How to Find the Perfect Dog Collar and How to Size It
Posted by Michelle founder of the dog boutique, Paws pet boutique in Annapolis, MD on 23rd May 2018
Of course bow tie collars make dogs look irresistibly dapper and a floral pink collar can make a bold girly statement! Unique dog collars are a fun way to share a little personality, but it's super important the collar you select is also comfortable and functional.
Here are tips on how to find the perfect dog collar.
Your pup's dog collar should fit snug but not too tight. If it's too loose you risk the chance of it getting caught on something.
How to measure for a dog collar:
Place a measuring tape in the center of your dog's neck between the chin and shoulders. Snug the tape so it cannot slip over your pup's head. If you can comfortably slip 2 fingers between the measuring tape (or collar) and your dog, that's the perfect fit! If you don't have a flexible measuring tape, use a string and measure it after you have the right size.
Determining the width of the collar is somewhat a matter of preference as well as taking into account neck length and body build. You'll find collars in 1/2" to 2+" widths on the market.
Bran, a growing puppy shown in the image above, is wearing a 3/4" wide buoy dog collar and Charlie is wearing a 1" wide star collar .

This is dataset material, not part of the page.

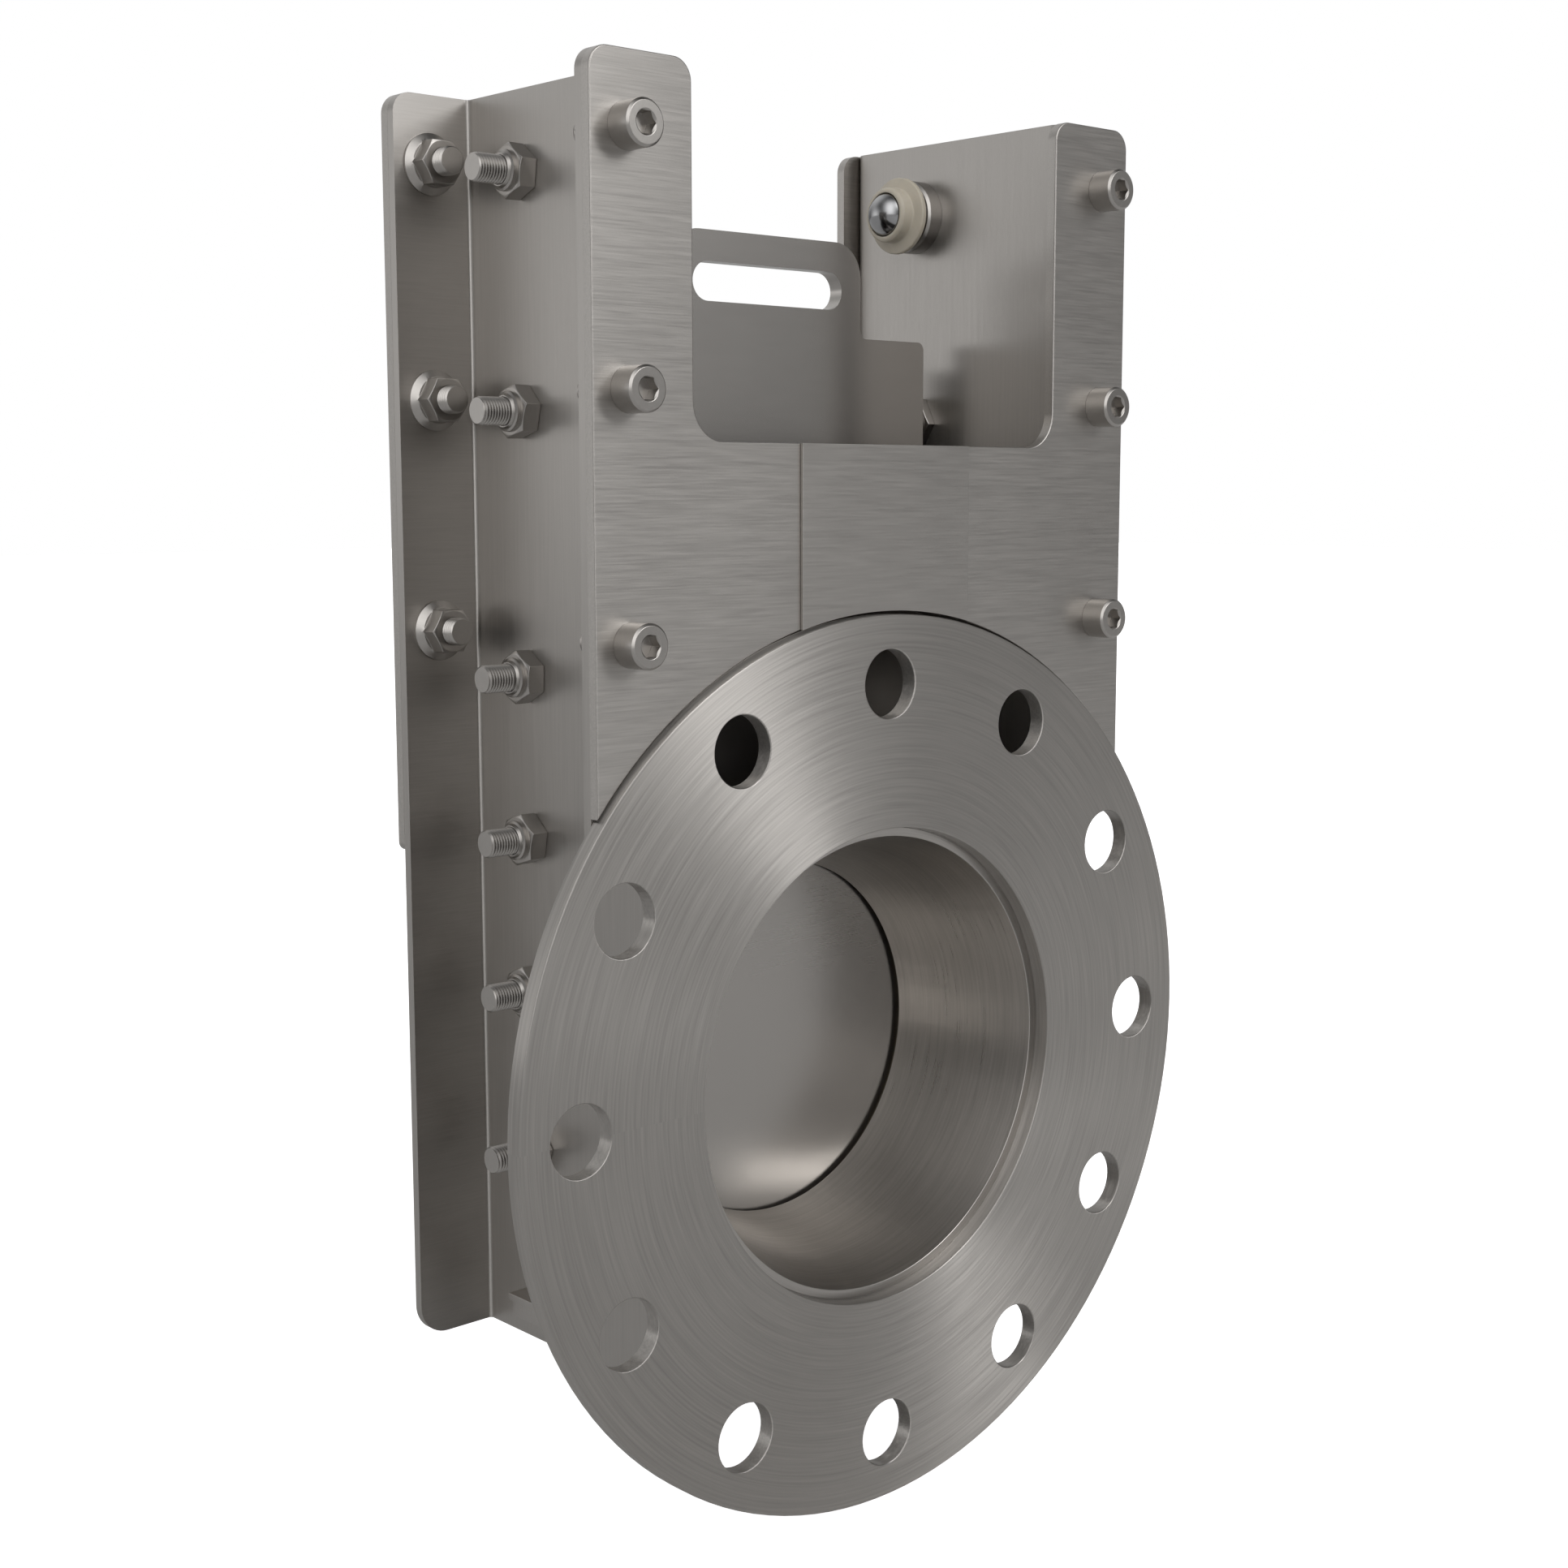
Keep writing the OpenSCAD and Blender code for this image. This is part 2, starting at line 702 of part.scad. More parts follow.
runner_screw_step = (runner_top + gate_low - 2 * runner_screw_low) / (runner_screw_count - 1);
blind_depth = gate_t * 0.75;
runner_head_d = runner_screw_d * 1.6;
runner_head_h = runner_screw_d;
runner_screw_x = ball_x - groove_r - runner_screw_wall - runner_head_d / 2;

// Places its child at each runner screw, with +Z of the child along +Y.
module runner_screw_places(y) {
    for (sx = [-1, 1], k = [0 : runner_screw_count - 1]) {
        translate([sx * runner_screw_x, y, runner_screw_low - gate_low + k * runner_screw_step])
            rotate([-90, 0, 0]) children();
    }
}

module gate_plate() {
    color(steel) difference() {
        upright(gate_y, gate_t) gate_outline();
        runner_screw_places(gate_back - blind_depth)
            cylinder(d = runner_screw_d, h = blind_depth + past, $fn = small_fn);
    }
}

// Bar on the back of the gate with a round groove for the balls along its outer side.
module runner() {
    difference() {
        translate([runner_in, gate_back, -gate_low]) cube([runner_w, runner_depth, runner_top + gate_low]);
        translate([ball_x, guide_y, -gate_low - past])
            cylinder(r = groove_r, h = runner_top + gate_low + 2 * past, $fn = round_fn);
        runner_screw_places(gate_back - past)
            cylinder(d = runner_screw_d, h = runner_depth + 2 * past, $fn = small_fn);
        runner_screw_places(runner_back - runner_head_h)
            cylinder(d = runner_head_d, h = runner_head_h + past, $fn = small_fn);
    }
}

module runner_left() { color(bright_steel) mirrored(-1) runner(); }
module runner_right() { color(bright_steel) runner(); }

module gate_foot() {
    color(bright_steel) translate([-runner_in, gate_back, -gate_low])
        cube([2 * runner_in, runner_depth, foot_h]);
}

module runner_screws() {
    shank = runner_depth - runner_head_h + blind_depth;
    color(dark_steel) runner_screw_places(gate_back - blind_depth) difference() {
        union() {
            cylinder(d = runner_screw_d, h = shank + past, $fn = small_fn);
            translate([0, 0, shank]) cylinder(d = runner_head_d, h = runner_head_h, $fn = small_fn);
        }
        translate([0, 0, shank + runner_head_h / 2])
            cylinder(d = runner_screw_d, h = runner_head_h, $fn = hex_fn);
    }
}

module ball_left_1() { guide_ball(-1, 1); }
module ball_left_2() { guide_ball(-1, 2); }
module ball_left_3() { guide_ball(-1, 3); }
module ball_left_4() { guide_ball(-1, 4); }
module ball_left_5() { guide_ball(-1, 5); }
module ball_left_6() { guide_ball(-1, 6); }
module ball_right_1() { guide_ball(1, 1); }
module ball_right_2() { guide_ball(1, 2); }
module ball_right_3() { guide_ball(1, 3); }
module ball_right_4() { guide_ball(1, 4); }
module ball_right_5() { guide_ball(1, 5); }
module ball_right_6() { guide_ball(1, 6); }

front_plate();
name_plate();
back_plate();
lower_back_plate();
bottom_plate();
left_channel();
right_channel();
front_flange();
inlet_spout();
inlet_weld();
seat_ring();
outlet_stub();
outlet_weld();
stop_bar();
stop_strip();
front_screws();
rear_screws();
front_nuts();
rear_nuts();
guide_studs_left();
guide_studs_right();
lock_nuts_left();
lock_nuts_right();
jam_nuts_left();
jam_nuts_right();
ball_housings_left();
ball_housings_right();
gate_plate();
runner_left();
runner_right();
gate_foot();
runner_screws();
ball_left_1();
ball_left_2();
ball_left_3();
ball_left_4();
ball_left_5();
ball_left_6();
ball_right_1();
ball_right_2();
ball_right_3();
ball_right_4();
ball_right_5();
ball_right_6();
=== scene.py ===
import math

import bmesh
import bpy
from mathutils import Matrix, Vector


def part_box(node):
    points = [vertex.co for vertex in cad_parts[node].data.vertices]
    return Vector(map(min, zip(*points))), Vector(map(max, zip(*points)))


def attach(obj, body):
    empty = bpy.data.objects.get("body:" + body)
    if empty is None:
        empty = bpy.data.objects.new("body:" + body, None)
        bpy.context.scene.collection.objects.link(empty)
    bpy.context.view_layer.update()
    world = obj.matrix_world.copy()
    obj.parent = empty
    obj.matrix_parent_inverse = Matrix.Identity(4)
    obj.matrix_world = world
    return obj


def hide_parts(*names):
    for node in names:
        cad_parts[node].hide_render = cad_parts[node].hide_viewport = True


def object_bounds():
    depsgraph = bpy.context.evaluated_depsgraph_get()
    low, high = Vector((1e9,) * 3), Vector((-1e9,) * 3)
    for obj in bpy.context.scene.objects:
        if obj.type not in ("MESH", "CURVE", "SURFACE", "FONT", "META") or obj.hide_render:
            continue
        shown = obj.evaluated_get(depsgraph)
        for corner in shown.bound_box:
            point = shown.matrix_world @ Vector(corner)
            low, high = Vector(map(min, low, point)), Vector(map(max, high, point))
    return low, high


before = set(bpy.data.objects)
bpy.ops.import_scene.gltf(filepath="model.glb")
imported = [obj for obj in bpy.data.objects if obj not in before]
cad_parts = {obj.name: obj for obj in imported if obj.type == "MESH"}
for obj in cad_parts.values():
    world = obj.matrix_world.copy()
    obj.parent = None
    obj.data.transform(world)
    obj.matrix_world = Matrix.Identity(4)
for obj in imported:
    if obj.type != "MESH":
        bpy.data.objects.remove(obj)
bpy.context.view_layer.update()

MM = 0.001
VALVE, GATE_BODY = "valve_body", "gate"

# Camera, solved by a least squares fit to the flange's holes, outer edge and bore in the photograph

CAMERA_PLACE = (-0.53629, -0.53506, 0.20012)
CAMERA_TURN = (82.484, 0.086, -42.296)
CAMERA_LENS, CAMERA_SENSOR = 50.66, 36.0
CAMERA_RANGE = (0.01, 50.0)


def make_camera():
    data = bpy.data.cameras.new("camera")
    data.lens = CAMERA_LENS
    data.sensor_width = CAMERA_SENSOR
    data.clip_start, data.clip_end = CAMERA_RANGE
    camera = bpy.data.objects.new("camera", data)
    bpy.context.collection.objects.link(camera)
    camera.location = CAMERA_PLACE
    camera.rotation_euler = [math.radians(a) for a in CAMERA_TURN]
    bpy.context.scene.camera = camera


make_camera()

# Shader node helpers

FLOAT, VECTOR = "NodeSocketFloat", "NodeSocketVector"
NOISE_LOW, NOISE_HIGH = 0.25, 0.75


def put(tree, kind, **settings):
    node = tree.nodes.new(kind)
    for name, value in settings.items():
        setattr(node, name, value)
    return node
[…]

While there's quite a bit of overlap due to varying dog builds and neck lengths, here's the general weight guideline we use at our dog boutique to start the decision making process:
- 1/2" wide collar for pups under 10 lbs
- 5/8" wide for dogs 8 to 20 lbs.
- 3/4" wide for dogs 10 to 45 lbs.
- 1" wide for dogs 16 lbs. and up
- 1 1/4" wide for dogs 25 lbs and up
- 2+" wide for dogs 75 lbs and up
Ideally the collar should not be too bulky so your dog can move and sleep comfortably. If your dog doesn't wear a harness for walking and you are deciding between 2 widths, choose the wider option. More surface contact with your dog's neck when pressure is applied is better. Often small collars are available in 2 widths where the dog's build plays a more significant role in the decision.
If you're interested in finding the right dog harness for walking or training your pup, click here for more details on the difference between dog harnesses.
Collars close with a quick release buckle, standard peg with holes or a slip style closure. Here's the differences...
Quick release buckle collars secure when you press the two sides together and release when you simultaneously press the two outside tabs. The benefit of this style is that the collar can be precisely adjusted to fit your dog's neck as well as the ability to remove and secure collar easily when desired. Make sure the buckle is durable with a high pull strength like the ones carried at Paws pet boutique. Additionally, never use a cat collar to walk your dog as the buckles on a kitty collar are designed to open when tugged.
Dobermans, Panzer and Cece, are wearing 1/1/4" wide quick release buckle crab collars, as well as Halsey who is wearing a Navy collar.
Buckle style collars feature a peg with pre-determined holes and function like a belt. Sizing is limited to the available holes, so make sure the collar fits securely within holes available. Ideally the excess collar should fit securely under a strap or ring on the collar. Very secure.
Martingale collars or a soft-choke collar, feature an additional loop that is added to the collar. When a leash is attached to the ring secured to this loop, it slides to tighten the collar around the dog's neck. Also known as a "Greyhound" collar, these collars snug up to a point and then stop. This style is very effective for dogs who have necks bigger than their head because the sliding loop ensures the collars doesn't slip off the dog's head! Martingales must be sized each time they are placed over a dog's head and should not be left on when unsupervised. Some find this limited choke collar helpful when training a dog to heel on a leash.
Slip or choke collars feature 2 rings, one for leash attachment and one that slides along the collar and tightens when tugged. Hold the collar in the shape of the letter "P" when placing over your dog's neck. This is a walking collar that some like to use for control and training. Never leave your dog unattended while wearing a choke collar and use it responsibly. We do not recommend using a slip collar on dogs under 6 months. Our preference is a front-ring harness if you are seeking control on walks. We find them to be very comfortable and effective.
The ring sewn or linked on the collar should be large enough to allow you to attach your pet ID tag and connect a leash. Look for a solid cast metal ring securely fastened to the collar. Remember, a current ID tag with cell phone number(s) can help your dog find their way back home if they become lost.
Dogs love to have fun, so consider finding a machine washable collar too! Whatever style you select, please never use a chewed or compromised collar for walking your dog... even if it still looks cute.
Now that you know the basics, have fun selecting from lots of unique dog collar designs that share your dog's personality and/or yours! Some people collect shoes, purses or ties and some people (like us!) have a dog collar obsession. From coastal sea creatures and boats to checked dog bow ties , there are so many creative designs from which to choose. We always recommend finding one that celebrates the bond and love you have for your best friend. Dogs enrich life so enjoy the moments together. Life is too short not to wear the right collar.